Q4: Are there cases where numerical integration might fail or be inaccurate?

A4: Yes. Highly oscillatory functions, functions with sharp discontinuities, or very large integration ranges can challenge numerical integration methods, leading to inaccuracies or slow computation. The calculator’s accuracy depends on the underlying numerical techniques used.

Q5: What if $G(s)$ or $H(s)$ are not simple rational functions?

A5: If $G(s)$ or $H(s)$ involve transcendental functions (like $e^{-s}$ for time delays), their inverse transforms $g(t)$ or $h(t)$ might be more complex to find or involve special functions. The convolution integral itself can become more challenging.

Q6: Can the convolution theorem be used for systems with initial conditions?

A6: The standard convolution theorem relates the input $F(s)$ to the output $Y(s)$ as $Y(s) = H(s)F(s)$ for zero initial conditions. To handle non-zero initial conditions, the differential equation must be transformed into the Laplace domain, incorporating the initial conditions directly.

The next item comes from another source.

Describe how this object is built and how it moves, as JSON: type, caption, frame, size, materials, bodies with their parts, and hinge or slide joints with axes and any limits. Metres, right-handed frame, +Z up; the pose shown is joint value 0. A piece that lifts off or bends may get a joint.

The resulting $Y(s)$ might then be solved, possibly still using convolution if a product form emerges.

Q7: Why is the convolution integral often from 0 to t?

A7: This is because the Laplace transform is typically defined for causal systems and signals, meaning they are zero for $t < 0$. The input signal $g(t)$ is assumed to start at $t=0$, and we are interested in the system's response for $t \ge 0$. The integration limits ensure we only consider the effects that have occurred up to time $t$.

Q8: How does this relate to the impulse response of a system?

A8: If $H(s)$ is the transfer function of an LTI system, its inverse Laplace transform $h(t)$ is the system’s impulse response. The output $y(t)$ due to an arbitrary input $x(t)$ is given by the convolution $y(t) = (h * x)(t)$. Our calculator finds $f(t)$ where $F(s) = G(s)H(s)$, and $g(t)$ and $h(t)$ are the respective inverse transforms of $G(s)$ and $H(s)$.